The ranch house is of stone. It is large and bleak; if the dehesa breeds good bulls, it is rich. Toreros come to study their victims, for when the bull is not “game” the espada is helpless. There are many bedrooms for guests: the dining room is a long hall in mahogany or oak with crystal candelabras, lofty leather chairs, sideboard glittering with colored glasses, a bull’s-head over the door and portraits of great toreros on the walls. But the house is cold; rustic and crude it is, like the harsh earth of León. The livable room and the living room is the kitchen. The owner, in zamarra and calzón, smokes his rank pipe by a vast open fire. (There are few stoves in this land.) A medieval spit, great enough for the whole side of a beef, stands in the blue-black chimney. And through the Castilian winter, when the wind is unbroken from the Cantábrico to the Sierra Morena, the ranch house is a cavern, but the kitchen is warm.

The hidalgo has changed little from his ancestors who fought the Moor at Zamora. With him is his son, who incites the savagery of the bulls as a gardener incites the color of rare flowers; and his son’s wife, a mellow creature, quiet as the low flame of encina that heats the garbanzo jar upon the hearth; and her child, also, taking the breast of a nurse. The other servants sit, too, before the fire in that equality which alone a feudal sense of caste makes possible.

Salamanca is a land of little cities, of tight, insulate worlds with a thousand or five hundred souls. A crude land and a people whose spirit the land encases. A crustaceous people.... A tiny river is nearby, else there could be no town. The houses ray out upon the turf like regimented snails. Windows are spots in a chalky shell. The door, within a triangular cut of the house (as if the reclusion made it less penetrable) is massive oak impounded with iron or with copper. It is divided horizontally, so that the housewife can open the upper half and talk and trade, and yet be locked within her tiny castle.

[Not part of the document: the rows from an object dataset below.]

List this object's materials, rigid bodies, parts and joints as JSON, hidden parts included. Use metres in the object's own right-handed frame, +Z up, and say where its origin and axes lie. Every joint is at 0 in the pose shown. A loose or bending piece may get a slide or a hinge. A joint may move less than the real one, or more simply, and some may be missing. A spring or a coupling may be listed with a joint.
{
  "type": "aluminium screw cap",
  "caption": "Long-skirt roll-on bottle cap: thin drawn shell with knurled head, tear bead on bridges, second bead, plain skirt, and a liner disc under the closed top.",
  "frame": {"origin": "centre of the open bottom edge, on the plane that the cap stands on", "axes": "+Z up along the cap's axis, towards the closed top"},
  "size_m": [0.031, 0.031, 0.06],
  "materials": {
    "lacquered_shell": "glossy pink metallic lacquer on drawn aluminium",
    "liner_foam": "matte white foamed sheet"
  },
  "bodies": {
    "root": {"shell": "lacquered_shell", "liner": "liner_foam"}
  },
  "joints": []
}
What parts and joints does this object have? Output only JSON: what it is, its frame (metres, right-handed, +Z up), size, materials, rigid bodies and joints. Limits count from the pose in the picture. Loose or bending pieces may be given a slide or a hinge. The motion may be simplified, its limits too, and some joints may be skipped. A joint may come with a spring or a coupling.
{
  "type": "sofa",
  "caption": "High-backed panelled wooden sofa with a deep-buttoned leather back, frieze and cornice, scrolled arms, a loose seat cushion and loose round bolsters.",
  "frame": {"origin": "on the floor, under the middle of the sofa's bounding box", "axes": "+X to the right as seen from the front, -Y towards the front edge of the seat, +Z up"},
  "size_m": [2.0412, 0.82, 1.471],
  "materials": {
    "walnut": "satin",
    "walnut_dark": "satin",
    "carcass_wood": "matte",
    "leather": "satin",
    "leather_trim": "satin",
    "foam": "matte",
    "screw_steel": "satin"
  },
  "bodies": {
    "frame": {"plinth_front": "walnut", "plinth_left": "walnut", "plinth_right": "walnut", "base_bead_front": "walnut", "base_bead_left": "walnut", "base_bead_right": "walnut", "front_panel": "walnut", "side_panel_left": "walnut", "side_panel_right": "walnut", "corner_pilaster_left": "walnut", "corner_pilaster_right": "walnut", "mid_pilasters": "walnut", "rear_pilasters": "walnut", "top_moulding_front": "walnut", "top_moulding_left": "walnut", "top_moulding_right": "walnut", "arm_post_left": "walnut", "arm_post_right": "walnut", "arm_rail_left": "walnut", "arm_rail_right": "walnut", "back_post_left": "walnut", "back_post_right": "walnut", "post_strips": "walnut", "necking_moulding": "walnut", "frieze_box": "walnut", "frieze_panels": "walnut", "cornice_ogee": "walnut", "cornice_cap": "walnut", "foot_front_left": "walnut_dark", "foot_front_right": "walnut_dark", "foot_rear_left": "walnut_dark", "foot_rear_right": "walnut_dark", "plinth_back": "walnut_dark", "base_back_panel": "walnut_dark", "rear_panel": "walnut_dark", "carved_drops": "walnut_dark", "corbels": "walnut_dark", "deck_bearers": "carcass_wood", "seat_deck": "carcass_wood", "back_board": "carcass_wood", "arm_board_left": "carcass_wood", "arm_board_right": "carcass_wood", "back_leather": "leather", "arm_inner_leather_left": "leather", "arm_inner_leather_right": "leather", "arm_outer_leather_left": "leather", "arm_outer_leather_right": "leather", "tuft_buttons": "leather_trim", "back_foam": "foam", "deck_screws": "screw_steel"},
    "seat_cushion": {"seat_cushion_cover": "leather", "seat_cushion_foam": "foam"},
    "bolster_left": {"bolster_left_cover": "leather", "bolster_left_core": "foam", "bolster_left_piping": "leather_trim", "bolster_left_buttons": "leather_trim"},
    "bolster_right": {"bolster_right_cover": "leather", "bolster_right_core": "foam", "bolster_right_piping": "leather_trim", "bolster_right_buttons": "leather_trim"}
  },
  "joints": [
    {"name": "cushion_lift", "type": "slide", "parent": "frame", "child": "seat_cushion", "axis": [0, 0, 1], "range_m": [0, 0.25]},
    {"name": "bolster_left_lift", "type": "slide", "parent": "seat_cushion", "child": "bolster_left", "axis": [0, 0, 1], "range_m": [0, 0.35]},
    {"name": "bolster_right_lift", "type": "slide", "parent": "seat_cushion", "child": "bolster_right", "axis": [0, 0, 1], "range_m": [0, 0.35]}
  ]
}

She is locked ever within herself. Her garb is black. When she goes forth to market in the village square (here bulls are fought on holy-days), there is a black shawl over her black hair and very close to her eyes. The face is beautiful. The skin, color of parchment, ages silken soft. The jaw is round and unassertive. The nose is straight, the mouth is thin and large. Passion, here, and right are not separate claimants to her soul. All this peasant woman’s will and all her duty unison from girlhood to the grave. Service to God and service to her man, the sacraments of communion and of love, the tasks of household and of motherhood ... are one and have one word in her plain mind. They are life itself: like God a unity which miracle divides into three persons. And she is like her hearthfire, this woman of Old Castile: fecund and ensconced. She is the light of her shut home. She has jealous distrust of sun and of the open air. They are her rivals and she bars them out with her tiny windows and her divided door.

Her man moves slow through a strange outward world; for he is wholly embraced by the close of his home and his woman. He wears knee-breeches of hide that are tight as a skin and box his rump into a rigid square. He wears a coat of raw sheepskin with a gap for the head and gaps for the arms. For shoes, he has a bundle of rags cased in sandal-soles and thonged. His hat is either the black skull boina of the Basque or the true sombrero of Castile—pie-shaped, velvety black, with the center pyramiding up to a peak. You see him best when he goes astride his ass. A crude plaid muffler (tapabocas) stops his mouth. The woolen manta regally folds from his shoulders to the flanks of his brute. The burro trots sharp and perpendicular. The man is movelessly erect, untinged by the mount’s rhythm. Even a peasant, even on an ass, he seems a caballero. His head is sternly forward; his hands do not stir; he is silent. His world is a coarse world. Winter is a blast and summer is a blast; the short spring covers his field with mud more than with flowers. This his encasement. And within, a balance like a tree’s of sun and earth and weather. He wages an intricate but instinctive warfare within the Hand of God. For God makes the sun a sear or a dim mockery; and God makes foes of the men of the world. Unto the bloody Moor of yesterday there has succeeded the bleeding Noble. Yet he has won of this complexity a peace simple and deep. He lives in a profound seclusion. Love and work are his hearthfire. And from their secret place he can look out, his eyes old in understanding, his eyes bright with the irony of distance.

. . . . . .

Within this land of unkempt fields studded with encina, land of wild bulls, of towns shut from the sun and the wind, there glows a jewel that has warmed the world. It is the city of Salamanca. It lies in treeless mountains. Northward Zamora bristles warlike, westward Portugal turns an unfriendly back: and all about, Castile. Sierra de Gata, Peña de Francia, Sierra de Béjar, Sierra de Gredos ... from such wild quarries has come the mellow stone to build a scholar city: the city of the Wisdom and the Love of God within the crude dichotomy of Spain.